3. This course helped me recognize the limits and drawbacks of binary thinking: 4.64 mean, 5 median, 5 mode.
4. This course helped me think critically and in an ethically-informed manner about the poetics of deviance: 4.73 mean, 5 median, 5 mode.
As a result of prior assignments and surveys, however, learning outcomes for each Core course offered have been articulated more concretely and precisely, and assessments better scaffolded to prepare and guide students to achieve those outcomes.


Date of Most Recent Program Review:

After our new Literature Core course was launched in Spring 2016 and Fall 2017 (GERM2221/FREN3315/ENGL2210), the instructor redesigned the course with Prof. Stephen
Pfohl of the Sociology Department in order to offer an Enduring Questions seminar as part of Core Renewal. That new course, GERM1701, was offered in Spring 2019, and data were very positive. Data from our most recent Literature Core course, GERM2221, suggest strong evidence that our students attain the desired learning outcomes:
[5 = strongly agree, 4 = agree, 3 = uncertain, 2 = disagree, 1 = strongly disagree)

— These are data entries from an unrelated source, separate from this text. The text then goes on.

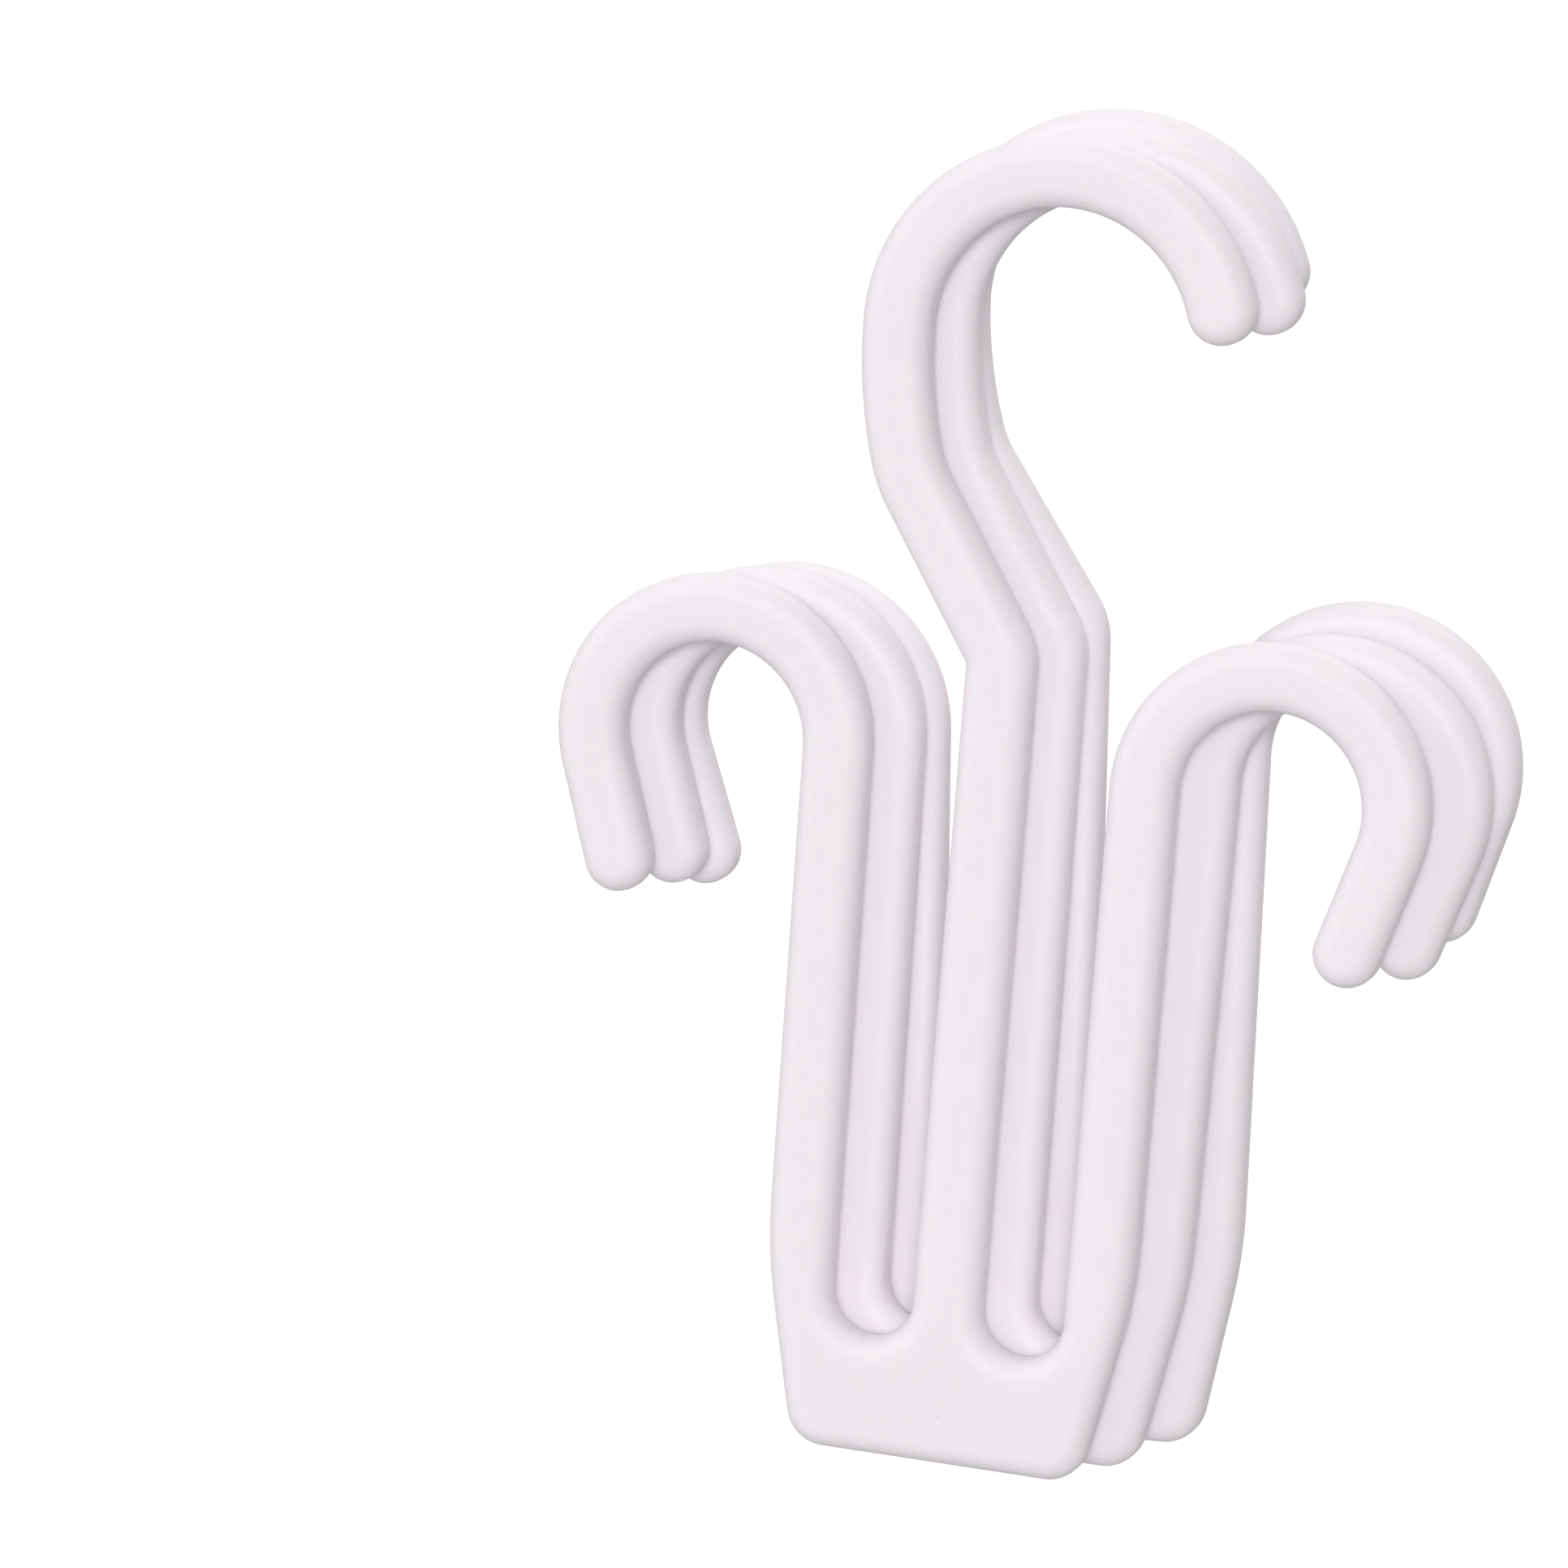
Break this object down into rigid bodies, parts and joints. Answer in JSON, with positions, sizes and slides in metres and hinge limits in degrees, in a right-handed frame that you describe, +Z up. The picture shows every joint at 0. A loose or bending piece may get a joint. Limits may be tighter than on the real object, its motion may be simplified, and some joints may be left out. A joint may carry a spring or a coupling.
{
  "type": "shoe hanger",
  "caption": "Stack of identical moulded plastic shoe hangers, each with a rail hook and two outward shoe hooks rising from a slotted palm.",
  "frame": {"origin": "centre of the front hanger's rail hook, at mid depth of the stack", "axes": "+X to the right seen from the front, +Y from the front hanger to the rear hanger, +Z up towards the rail hooks"},
  "size_m": [0.1486, 0.0262, 0.2112],
  "materials": {
    "white_plastic": "satin, fine even texture, faint lavender tint"
  },
  "bodies": {
    "front": {"front_hanger": "white_plastic"},
    "middle": {"middle_hanger": "white_plastic"},
    "rear": {"rear_hanger": "white_plastic"}
  },
  "joints": [
    {"name": "middle_swing", "type": "hinge", "parent": "front", "child": "middle", "pos_m": [0.00511, 0, 0.00101], "axis": [0, -1, 0], "range_deg": [-45, 45]},
    {"name": "rear_swing", "type": "hinge", "parent": "front", "child": "rear", "pos_m": [0.00379, 0.0088, 0.00303], "axis": [0, -1, 0], "range_deg": [-45, 45]}
  ]
}
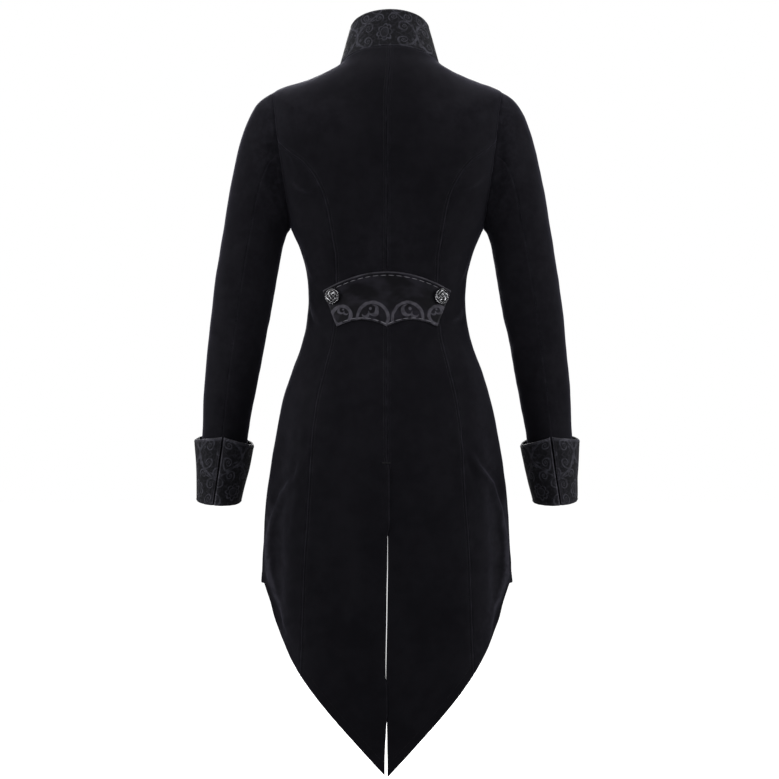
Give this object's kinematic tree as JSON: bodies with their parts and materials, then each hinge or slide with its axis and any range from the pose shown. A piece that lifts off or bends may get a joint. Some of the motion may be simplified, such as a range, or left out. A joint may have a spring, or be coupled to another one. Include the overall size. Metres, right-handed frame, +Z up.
{
  "type": "tailcoat",
  "caption": "Fitted velvet tailcoat in its worn shape, hollow, with a stand collar, long pointed tails, turned-back cuffs and a buttoned half-belt across the back waist.",
  "frame": {"origin": "middle of the neck, level with the shoulder seams at the neck, where the wearer's shoulders carry the coat", "axes": "+Z up, the coat's front faces -Y, the wearer's left is +X"},
  "size_m": [0.6206, 0.2461, 1.2001],
  "materials": {
    "velvet": "black cotton velvet",
    "damask": "black and charcoal woven damask",
    "belt_satin": "black satin with woven scrolls",
    "pewter": "antique pewter"
  },
  "bodies": {
    "root": {"back_left": "velvet", "back_right": "velvet", "side_back_left": "velvet", "side_back_right": "velvet", "side_front_left": "velvet", "side_front_right": "velvet", "front_left": "velvet", "front_right": "velvet", "upper_sleeve_left": "velvet", "upper_sleeve_right": "velvet", "under_sleeve_left": "velvet", "under_sleeve_right": "velvet", "collar": "damask", "cuff_left": "damask", "cuff_right": "damask", "half_belt": "belt_satin", "back_button_left": "pewter", "back_button_right": "pewter", "front_button_1": "pewter", "front_button_2": "pewter", "front_button_3": "pewter", "front_button_4": "pewter", "front_button_5": "pewter"}
  },
  "joints": []
}
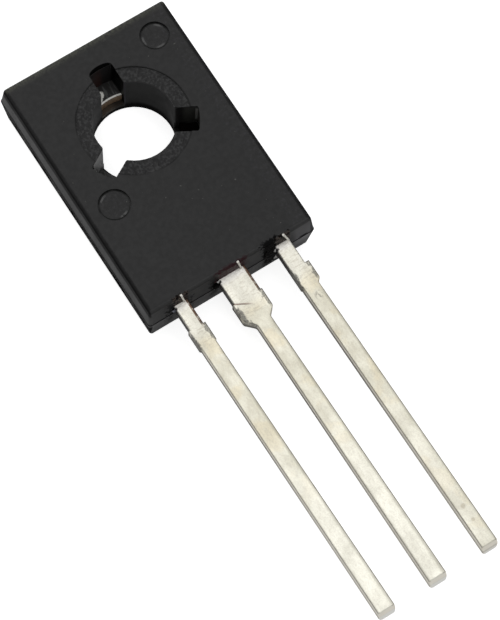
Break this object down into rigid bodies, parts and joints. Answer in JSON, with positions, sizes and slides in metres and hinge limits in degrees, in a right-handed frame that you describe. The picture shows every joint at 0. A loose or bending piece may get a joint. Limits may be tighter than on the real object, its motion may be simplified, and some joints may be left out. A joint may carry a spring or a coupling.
{
  "type": "power transistor",
  "caption": "Power transistor in a flat moulded package, with a mounting hole through the body and a row of flat leads.",
  "frame": {"origin": "on the mounting hole's axis, at the flat back face that meets a heat sink", "axes": "+X across the body, +Y from the leads towards the mounting hole's end, +Z along the mounting hole, out of the plain front face"},
  "size_m": [0.0076, 0.0252, 0.0026],
  "materials": {
    "epoxy": "moulded, fine satin",
    "tinned_copper": "satin tin plating on copper",
    "silicon": "polished",
    "solder": "dull",
    "bond_wire": "bright"
  },
  "bodies": {
    "root": {"epoxy_body": "epoxy", "collector_frame": "tinned_copper", "emitter_lead": "tinned_copper", "base_lead": "tinned_copper", "die": "silicon", "die_attach": "solder", "emitter_bond_wire": "bond_wire", "base_bond_wire": "bond_wire"}
  },
  "joints": []
}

1. In this course I was able to cultivate, develop further, and articulate strategies for approaching and interpreting new texts: 4.64 mean, 5 median, 5 mode
2. This course helped me understand literature as a site of cultural debate, contestation, and history: 4.82 mean, 5 median, 5 mode.
3. This course helped me recognize the limits and drawbacks of binary thinking: 4.64 mean, 5 median, 5 mode.
4. This course helped me think critically and in an ethically-informed manner about the poetics of deviance: 4.73 mean, 5 median, 5 mode.
As a result of prior assignments and surveys, however, learning outcomes for each Core course offered have been articulated more concretely and precisely, and assessments better scaffolded to prepare and guide students to achieve those outcomes.